--- Begin ---

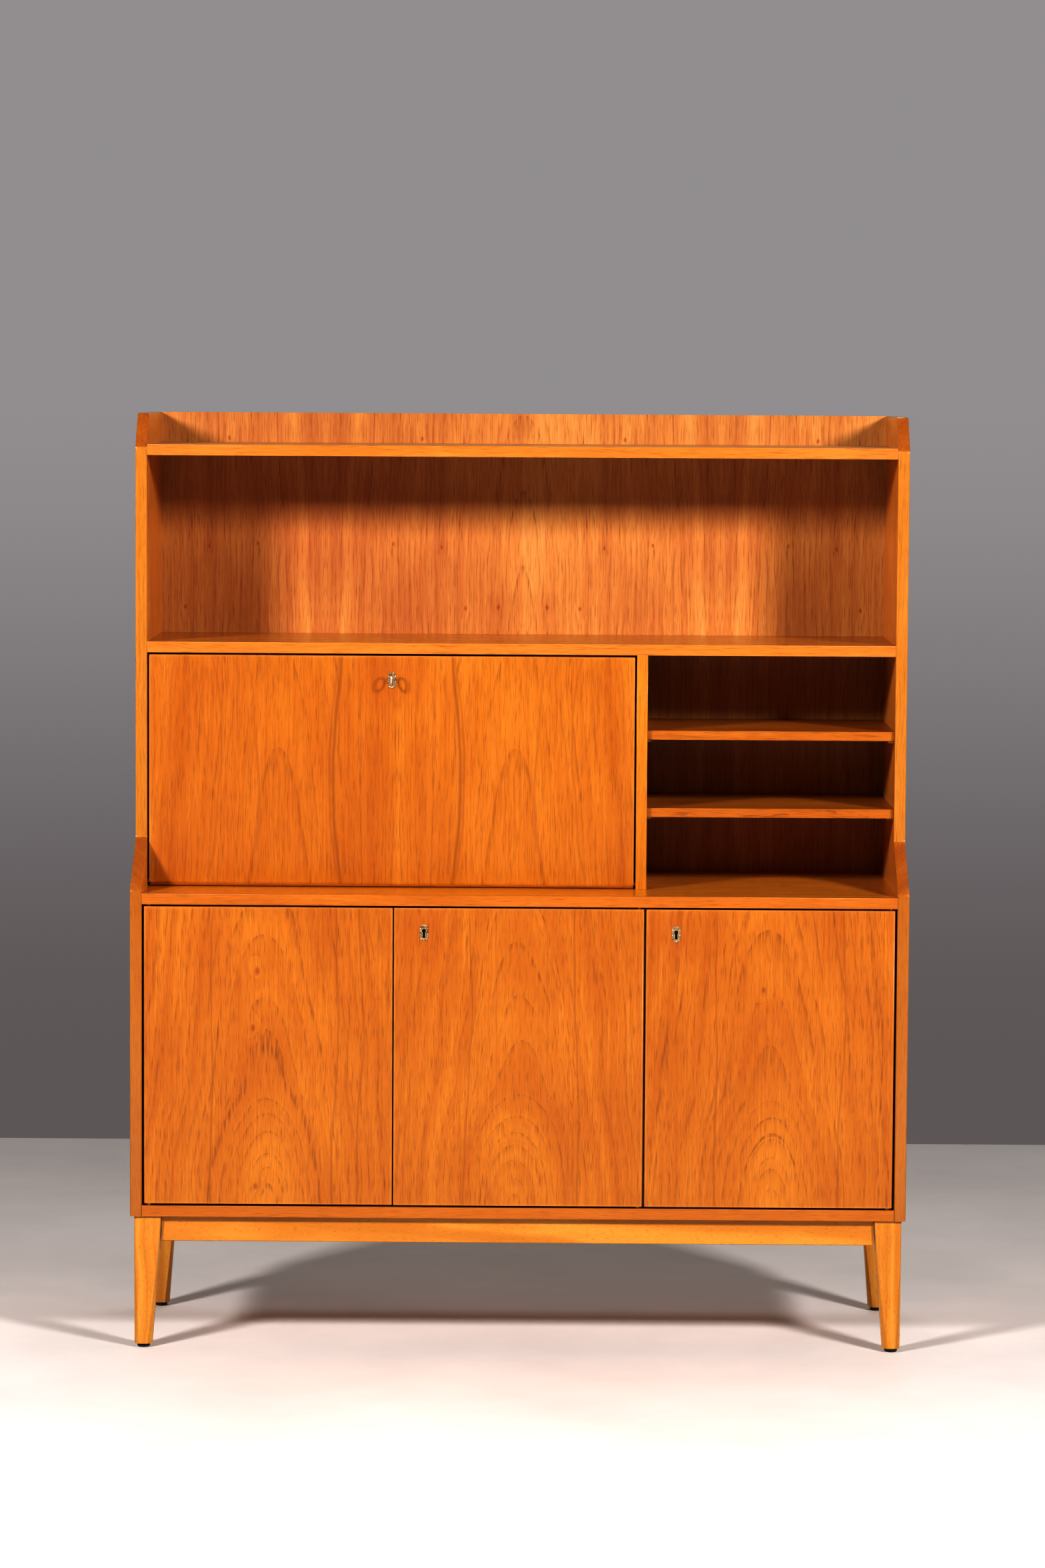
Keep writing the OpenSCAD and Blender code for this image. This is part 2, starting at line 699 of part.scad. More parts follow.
module worktop() {
    color(teak) difference() {
        box([-inner_x, front_y, worktop_z0], [inner_x, inner_back_y, worktop_z1]);
        end_dowels(-inner_x, worktop_z0 + board_t / 2, lower_dowel_ys, 1, run_fit);
        end_dowels(inner_x, worktop_z0 + board_t / 2, lower_dowel_ys, -1, run_fit);
        divider_dowels(run_fit);
        partition_dowels(run_fit);
        worktop_screws(run_fit);
        socket_seats(worktop_z0);
        slide_mortise(worktop_z0 - 1);
    }
}

module bottom_board() {
    color(teak) difference() {
        box([-inner_x, front_y, base_h], [inner_x, inner_back_y, bottom_z1]);
        end_dowels(-inner_x, base_h + board_t / 2, lower_dowel_ys, 1, run_fit);
        end_dowels(inner_x, base_h + board_t / 2, lower_dowel_ys, -1, run_fit);
        partition_dowels(run_fit);
        bottom_screws(run_fit);
        block_screws(run_fit);
        socket_seats(bottom_z1 - leaf_t);
        slide_mortise(bottom_z1 - bolt_travel);
    }
}

module upper_divider() {
    color(teak) difference() {
        box([divider_x0, upper_y, worktop_z1], [divider_x1, inner_back_y, middle_z0]);
        divider_dowels(run_fit);
        desk_shelf_right_dowels(run_fit);
        open_pegs(run_fit);
        translate([2 * flap_mid_x, 0, 0]) mirror([1, 0, 0]) one_stud(run_fit);
        translate([2 * flap_mid_x, 0, 0]) mirror([1, 0, 0]) flap_socket_place() leaf(leaf_t);
    }
}

module cupboard_partition() {
    color(teak) difference() {
        box([partition_x0, partition_y0, bottom_z1], [partition_x1, inner_back_y, worktop_z0]);
        partition_dowels(run_fit);
        cupboard_pegs(run_fit);
        door_plate_seat();
        door_mortise(1);
    }
}

module back_upper() {
    color(ply) difference() {
        x = inner_x + side_t / 2;
        box([-x, inner_back_y, (worktop_z0 + worktop_z1) / 2], [x, back_y, desk_h]);
        top_screws(run_fit);
        middle_screws(run_fit);
        back_screw_row(upper_row_z, run_fit);
    }
}

module back_lower() {
    color(ply) difference() {
        x = inner_x + side_t / 2;
        box([-x, inner_back_y, base_h], [x, back_y, (worktop_z0 + worktop_z1) / 2]);
        back_screw_row(lower_row_z, run_fit);
        bottom_screws(run_fit);
    }
}

module loose_shelf(xs, y0, z0, t) {
    box([xs[0] + shelf_play, y0, z0], [xs[1] - shelf_play, inner_back_y - 1, z0 + t]);
}

module open_shelf_upper() {
    color(teak_dark) loose_shelf([divider_x1, inner_x], open_shelf_y0, open_upper_z0, thin_t);
}

module open_shelf_lower() {
    color(teak_dark) loose_shelf([divider_x1, inner_x], open_shelf_y0, open_lower_z0, thin_t);
}

module cupboard_shelf_left() {
    color(teak_dark) loose_shelf([-inner_x, partition_x0], cupboard_shelf_y0, cupboard_left_z0, board_t);
}

module cupboard_shelf_right() {
    color(teak_dark) loose_shelf([partition_x1, inner_x], cupboard_shelf_y0, cupboard_right_z0, board_t);
}

module desk_shelf() {
    color(teak_dark) difference() {
        box([bay_x[0], desk_shelf_y0, desk_shelf_z0], [bay_x[1], inner_back_y, desk_shelf_z0 + thin_t]);
        end_dowels(-inner_x, desk_shelf_z0 + thin_t / 2, desk_dowel_ys(), 1, run_fit);
        desk_shelf_right_dowels(run_fit);
    }
}

module desk_uprights() {
    pitch = (bay_x[1] - bay_x[0] - upright_count * upright_t) / (upright_count + 1) + upright_t;
    color(teak_dark) for (i = [1:upright_count]) {
        x = bay_x[0] + i * pitch;
        box([x - upright_t, desk_shelf_y0 + 3, desk_shelf_z0 + thin_t], [x, inner_back_y, middle_z0]);
    }
}

module shelf_pins() {
    color(brass) {
        open_pegs();
        cupboard_pegs();
    }
}

module carcass_dowels() {
    color(beech) {
        left_end_dowels();
        right_end_dowels();
        desk_shelf_right_dowels();
        divider_dowels();
        partition_dowels();
    }
}

module carcass_screws() {
    color(steel) {
        top_screws();
        middle_screws();
        worktop_screws();
        bottom_screws();
        block_screws();
    }
}

// ---- leg frame ----

module leg_front_left() { color(beech) translate([leg_x0, leg_y0, 0]) leg(); }
module leg_front_right() { color(beech) mirror([1, 0, 0]) translate([leg_x0, leg_y0, 0]) leg(); }
module leg_rear_left() {
    color(beech) translate([leg_x0, rear_leg_y1, 0]) mirror([0, 1, 0]) leg();
}
module leg_rear_right() {
    color(beech) mirror([1, 0, 0]) translate([leg_x0, rear_leg_y1, 0]) mirror([0, 1, 0]) leg();
}
module rail_front() { color(beech) rail_along_x(rail_front_y0); }
module rail_rear() { color(beech) rail_along_x(rail_rear_y0); }
module rail_left() { color(beech) rail_along_y(); }
module rail_right() { color(beech) mirror([1, 0, 0]) rail_along_y(); }

module rail_blocks() {
    z = base_h - block[2];
    color(beech) difference() {
        union() {
            for (x = block_xs, y = [rail_front_y0 + rail_t, rail_rear_y0 - block[1]])
                translate([x - block[0] / 2, y, z]) cube(block);
            for (x = [rail_side_x0 + rail_t, -rail_side_x0 - rail_t - block[1]])
                translate([x, -block[0] / 2, z]) cube([block[1], block[0], block[2]]);
        }
        block_screws(run_fit);
    }
}

module glides() {
    x = -leg_x0 - foot_w / 2;
    edge = 1.5;
    color(plastic) for (sx = [-1, 1], y = [leg_y0 + foot_w / 2, rear_leg_y1 - foot_w / 2])
        translate([sx * x, y, 0]) {
            cylinder(r1 = glide_d / 2 - edge, r2 = glide_d / 2, h = edge);
            translate([0, 0, edge]) cylinder(r = glide_d / 2, h = glide_h - edge);
            cylinder(r = 2, h = glide_h + 14);
        }
}

// Small blocks that the doors and the flap close against
module stop_blocks() {
    color(teak_dark) {
        for (x = [door_1_x[1] - 100, door_2_x[0] + 100, door_3_x[0] + 100])
            box([x - 10, door_y1 + pass_gap, worktop_z0 - 12], [x + 10, door_y1 + 12, worktop_z0]);
        for (x = [flap_x0 + 90, flap_x1 - 90])
            box([x - 10, flap_y1 + pass_gap, middle_z0 - 12], [x + 10, flap_y1 + 12, middle_z0]);
    }
}

module door_pivot_sockets() {
    color(brass) {
        socket_pair(pivot_1_x, 1);
        socket_pair(pivot_2_x, -1);
        socket_pair(pivot_3_x, -1);
    }
}

module flap_pivot_sockets() {
    color(brass) both_ends() flap_socket_place() socket_leaf();
}

module strike_plates() {
    color(brass) {
        difference() {
            flap_plate_seat();
            flap_mortise(1);
        }
        difference() {
            door_plate_seat();
            door_mortise(1);
        }
    }
}

module stay_studs() { color(brass) both_ends() one_stud(); }

// ---- flap ----

module flap_panel() {
    color(teak) difference() {
        union() {
            box([flap_x0, flap_y0, flap_pivot_z], [flap_x1, flap_y1, flap_z1]);
            rod_x([flap_x0, flap_pivot_y, flap_pivot_z], door_t / 2, flap_x1 - flap_x0);
        }
        both_ends() flap_leaf_place() translate([0, 0, -leaf_t]) leaf(leaf_t + 1);
        keyhole(flap_mid_x, flap_key_z, flap_y0 - 1, flap_y1 + 1);
    }
}

module flap_pivots() { color(brass) both_ends() flap_leaf_place() pin_leaf(); }
module flap_escutcheon() { color(brass) escutcheon(flap_mid_x, flap_key_z, flap_y0); }
module flap_lock_case() { color(steel) on_flap() lock_case(keyhole_drop); }
module flap_lock_bolt() { color(brass) on_flap() lock_bolt(); }
module stay_brackets() { color(brass) both_ends() one_bracket(); }

module flap_key() {
    shaft_r = 2.2;
    bow_y = flap_y0 - 22;
    color(steel) translate([flap_mid_x, 0, flap_key_z]) {
        rod_y([0, bow_y + 8.6, 0], shaft_r, flap_y1 - bow_y - 8.6 + bolt_v0 + bolt_t);
        rod_y([0, flap_y1 + 2, 0], key_tip_r, case_t - 2.5);
        rod_y([0, flap_y0 - 8, 0], 3.2, 2);
        box([-1, flap_y1 + 2, -7.5], [1, flap_y1 + 11, -1]);
        translate([0, bow_y, 0]) rotate([0, 90, 0]) rotate_extrude() translate([9.5, 0]) circle(r = 1.6);
    }
}

module stay_left() {
    color(brass) translate([arm_x, stay_pin_y, stay_pin_z]) stay_arm();
}

module stay_right() {
    color(brass) translate([2 * flap_mid_x, 0, 0]) mirror([1, 0, 0])
        translate([arm_x, stay_pin_y, stay_pin_z]) stay_arm();
}

// ---- doors ----

module door_1_panel() { color(teak) door_panel(door_1_x, 1, false); }
module door_2_panel() { color(teak) door_panel(door_2_x, -1, true); }
module door_3_panel() { color(teak) door_panel(door_3_x, -1, true); }
module door_1_pivots() { color(brass) door_pivots(pivot_1_x, 1); }
module door_2_pivots() { color(brass) door_pivots(pivot_2_x, -1); }
module door_3_pivots() { color(brass) door_pivots(pivot_3_x, -1); }
module door_2_escutcheon() { color(brass) escutcheon(door_2_x[0] + backset, door_key_z, door_y0); }
module door_3_escutcheon() { color(brass) escutcheon(door_3_x[0] + backset, door_key_z, door_y0); }

module door_2_lock_case() {
    color(steel) on_door(door_2_x[0] + case_step_2, door_key_z) lock_case(backset - case_step_2);
}

module door_2_lock_bolt() { color(brass) on_door(door_2_x[0] + case_step_2, door_key_z) lock_bolt(); }

module door_3_lock_case() {
    color(steel) on_door(door_3_x[0] + case_step_3, door_key_z) lock_case(backset - case_step_3);
}

module door_3_lock_bolt() { color(brass) on_door(door_3_x[0] + case_step_3, door_key_z) lock_bolt(); }

// Block behind door 1's edge that door 2's bolt passes behind
module door_1_strike_block() {
    x = door_1_x[1] - 2;
    color(teak_dark) box([x - 28, door_y1, door_key_z - 30], [x, door_y1 + bolt_v0 - 0.5, door_key_z + 30]);
}

// Slide bolt at door 1's top edge; the lower one is its mirror image
module at_both_edges() {
    children();
    translate([0, 0, door_z0 + door_z1]) mirror([0, 0, 1]) children();
}

module slide_body_shape() {
    z1 = door_z1 - slide_tip - 4;
    difference() {
        translate([slide_x - slide_body[0] / 2, door_y1, z1 - slide_body[2]]) cube(slide_body);
        translate([slide_x, slide_y, z1 - slide_body[2] - 1])
            cylinder(r = slide_rod_r + run_fit, h = slide_body[2] + 2);
    }
}

module slide_rod_shape() {
    z1 = door_z1 - slide_tip;
    len = slide_body[2] + 28;
    translate([slide_x, slide_y, z1 - len]) cylinder(r = slide_rod_r, h = len);
    rod_y([slide_x, slide_y, z1 - len + 5], 2.5, 14);
}

module door_1_bolt_bodies() { color(brass) at_both_edges() slide_body_shape(); }
module door_1_top_bolt() { color(brass) slide_rod_shape(); }
module door_1_bottom_bolt() {
    color(brass) translate([0, 0, door_z0 + door_z1]) mirror([0, 0, 1]) slide_rod_shape();
}

side_left();
side_right();
top_shelf();
middle_shelf();
worktop();
bottom_board();
upper_divider();
cupboard_partition();
back_upper();
back_lower();
open_shelf_upper();
open_shelf_lower();
cupboard_shelf_left();
cupboard_shelf_right();
desk_shelf();
desk_uprights();
shelf_pins();
carcass_dowels();
carcass_screws();
leg_front_left();
leg_front_right();
leg_rear_left();
leg_rear_right();
rail_front();
rail_rear();
rail_left();
rail_right();
rail_blocks();
glides();
stop_blocks();
door_pivot_sockets();
flap_pivot_sockets();
strike_plates();
stay_studs();
flap_panel();
flap_pivots();
flap_escutcheon();
flap_lock_case();
stay_brackets();
flap_key();
flap_lock_bolt();
stay_left();
stay_right();
door_1_panel();
door_1_pivots();
door_1_strike_block();
door_1_bolt_bodies();
door_1_top_bolt();
door_1_bottom_bolt();
door_2_panel();
door_2_pivots();
door_2_escutcheon();
door_2_lock_case();
door_2_lock_bolt();
door_3_panel();
door_3_pivots();
door_3_escutcheon();
door_3_lock_case();
door_3_lock_bolt();
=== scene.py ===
import math
import bmesh
import bpy
from mathutils import Matrix, Quaternion, Vector


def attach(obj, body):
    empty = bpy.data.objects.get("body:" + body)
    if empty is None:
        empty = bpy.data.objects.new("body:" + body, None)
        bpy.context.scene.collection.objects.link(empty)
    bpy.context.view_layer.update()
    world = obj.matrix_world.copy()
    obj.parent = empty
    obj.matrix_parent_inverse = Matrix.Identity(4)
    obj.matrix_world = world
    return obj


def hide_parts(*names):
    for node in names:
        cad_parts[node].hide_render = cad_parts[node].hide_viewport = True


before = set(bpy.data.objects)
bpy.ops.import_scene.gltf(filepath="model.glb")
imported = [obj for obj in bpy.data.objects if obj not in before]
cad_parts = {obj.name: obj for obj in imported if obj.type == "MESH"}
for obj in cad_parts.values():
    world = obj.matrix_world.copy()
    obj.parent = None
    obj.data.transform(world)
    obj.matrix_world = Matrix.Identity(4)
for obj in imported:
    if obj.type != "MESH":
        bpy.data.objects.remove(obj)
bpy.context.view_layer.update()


# ---- Camera ----
# A long lens at head height, about seven metres in front, looking slightly down.
eye = bpy.data.cameras.new("eye")
eye.lens = 110.7
eye.sensor_width = 36.0
eye.clip_end = 60.0
camera = bpy.data.objects.new("camera", eye)
bpy.context.scene.collection.objects.link(camera)
yaw, pitch, roll = -0.00559, 0.08367, 0.00596
aim = Vector((math.sin(yaw) * math.cos(pitch), math.cos(yaw) * math.cos(pitch), -math.sin(pitch)))
camera.location = (0.0448, -7.576, 1.5009)
camera.rotation_mode = "QUATERNION"
camera.rotation_quaternion = aim.to_track_quat("-Z", "Y") @ Quaternion((0, 0, 1), roll)
bpy.context.scene.camera = camera
# A hard tone curve: whites burn out early and shadows close up
bpy.context.scene.view_settings.view_transform = "Standard"
bpy.context.scene.view_settings.gamma = 0.62


# ---- Carcass sides ----
# Two 18 mm boards, faced with teak veneer that runs upwards, with 4 mm solid teak lippings
# round their edges. The front edge steps back over the worktop, and the top corner is cut off.
MM = 0.001


def paint(code):
    """An sRGB hex colour as linear RGBA."""
    parts = [int(code[i:i + 2], 16) / 255 for i in (1, 3, 5)]
    return (*[c / 12.92 if c <= 0.04045 else ((c + 0.055) / 1.055) ** 2.4 for c in parts], 1.0)


def add(tree, kind, settings=None, **links):
    """One node with its settings; links are values or other nodes, by socket name or _index."""
    node = tree.nodes.new("ShaderNode" + kind)
    for name, value in (settings or {}).items():
        setattr(node, name, value)
    for name, value in links.items():
        socket = node.inputs[int(name[1:])] if name[0] == "_" else node.inputs[name.replace("_", " ")]
        if isinstance(value, bpy.types.Node):
            value = next(o for o in value.outputs if o.enabled)
        if isinstance(value, bpy.types.NodeSocket):
            tree.links.new(value, socket)
        else:
            socket.default_value = value
    return node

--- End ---

Return the lines from the line with "side_left();" through the line with "bpy.data.objects.remove(obj)", inclusive, exactly as they stand, and nothing else.

side_left();
side_right();
top_shelf();
middle_shelf();
worktop();
bottom_board();
upper_divider();
cupboard_partition();
back_upper();
back_lower();
open_shelf_upper();
open_shelf_lower();
cupboard_shelf_left();
cupboard_shelf_right();
desk_shelf();
desk_uprights();
shelf_pins();
carcass_dowels();
carcass_screws();
leg_front_left();
leg_front_right();
leg_rear_left();
leg_rear_right();
rail_front();
rail_rear();
rail_left();
rail_right();
rail_blocks();
glides();
stop_blocks();
door_pivot_sockets();
flap_pivot_sockets();
strike_plates();
stay_studs();
flap_panel();
flap_pivots();
flap_escutcheon();
flap_lock_case();
stay_brackets();
flap_key();
flap_lock_bolt();
stay_left();
stay_right();
door_1_panel();
door_1_pivots();
door_1_strike_block();
door_1_bolt_bodies();
door_1_top_bolt();
door_1_bottom_bolt();
door_2_panel();
door_2_pivots();
door_2_escutcheon();
door_2_lock_case();
door_2_lock_bolt();
door_3_panel();
door_3_pivots();
door_3_escutcheon();
door_3_lock_case();
door_3_lock_bolt();
=== scene.py ===
import math
import bmesh
import bpy
from mathutils import Matrix, Quaternion, Vector


def attach(obj, body):
    empty = bpy.data.objects.get("body:" + body)
    if empty is None:
        empty = bpy.data.objects.new("body:" + body, None)
        bpy.context.scene.collection.objects.link(empty)
    bpy.context.view_layer.update()
    world = obj.matrix_world.copy()
    obj.parent = empty
    obj.matrix_parent_inverse = Matrix.Identity(4)
    obj.matrix_world = world
    return obj


def hide_parts(*names):
    for node in names:
        cad_parts[node].hide_render = cad_parts[node].hide_viewport = True


before = set(bpy.data.objects)
bpy.ops.import_scene.gltf(filepath="model.glb")
imported = [obj for obj in bpy.data.objects if obj not in before]
cad_parts = {obj.name: obj for obj in imported if obj.type == "MESH"}
for obj in cad_parts.values():
    world = obj.matrix_world.copy()
    obj.parent = None
    obj.data.transform(world)
    obj.matrix_world = Matrix.Identity(4)
for obj in imported:
    if obj.type != "MESH":
        bpy.data.objects.remove(obj)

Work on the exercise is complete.